Interactions with OMEMO between non-contacts is a mess. Some servers have the
[`mod_block_strangers`] module deployed as an anti-spam measure: when a user
from such a server joins a private room, non-contacts will be prevented from
fetching their keys. Dino creates the OMEMO node as [only accessible by
contacts][dino-omemo] (to prevent deanonymization [in some Prosody
MUCs][prosody-pep]). And Conversations [doesn't allow sending encrypted
messages][conversations-omemo] if it doesn't have keys of all participants in
a private room.

[`mod_block_strangers`]: https://modules.prosody.im/mod_block_strangers.html
[dino-omemo]: https://github.com/dino/dino/issues/1139
[prosody-pep]: https://issues.prosody.im/1441
[conversations-omemo]: https://github.com/iNPUTmice/Conversations/issues/3081

I am not even talking about OMEMO implementations (using [OMEMO
0.3.0][OMEMO03]) which per the spec only encrypt the `<body/>` element in a
message, leaking actual data depending on the feature used, or restricting the
feature set greatly.
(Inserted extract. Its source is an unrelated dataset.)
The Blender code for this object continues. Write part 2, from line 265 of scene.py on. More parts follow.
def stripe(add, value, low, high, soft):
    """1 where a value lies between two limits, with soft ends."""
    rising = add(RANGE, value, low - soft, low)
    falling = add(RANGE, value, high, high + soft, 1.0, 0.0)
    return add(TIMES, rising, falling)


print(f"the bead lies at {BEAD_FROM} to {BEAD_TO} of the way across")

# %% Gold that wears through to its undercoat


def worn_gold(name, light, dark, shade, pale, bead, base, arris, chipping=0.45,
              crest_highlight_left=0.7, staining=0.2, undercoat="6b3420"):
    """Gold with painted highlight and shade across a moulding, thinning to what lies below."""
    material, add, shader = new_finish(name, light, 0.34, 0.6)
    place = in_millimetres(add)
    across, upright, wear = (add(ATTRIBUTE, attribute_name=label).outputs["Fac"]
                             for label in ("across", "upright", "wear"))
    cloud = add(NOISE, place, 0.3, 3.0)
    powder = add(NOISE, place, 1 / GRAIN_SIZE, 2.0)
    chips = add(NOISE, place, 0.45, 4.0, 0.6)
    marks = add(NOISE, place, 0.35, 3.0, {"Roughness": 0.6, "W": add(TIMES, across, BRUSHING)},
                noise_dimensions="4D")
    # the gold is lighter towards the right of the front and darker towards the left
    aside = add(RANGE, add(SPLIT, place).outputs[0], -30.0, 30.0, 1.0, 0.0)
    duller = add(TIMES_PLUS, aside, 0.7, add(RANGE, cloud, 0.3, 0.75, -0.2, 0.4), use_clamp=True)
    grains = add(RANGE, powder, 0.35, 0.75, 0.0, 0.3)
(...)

This is fixed in the newer version of the spec but
deployed nowhere at the moment.

[OMEMO03]: https://xmpp.org/extensions/attic/xep-0384-0.3.0.html

I am also not talking about why XMPP and not say Signal, or Telegram. I have
already talked about this in part in other articles but that may warrant its
own article at some point.

This article only scratches the surface. There are many more details that
would need to be ironed-out. And of course implementations need to make
choices and can't answer every single use-cases out there. I do wish Privacy
was more of a concern though.

Where is “Privacy by default” gone? Somebody bring it back please.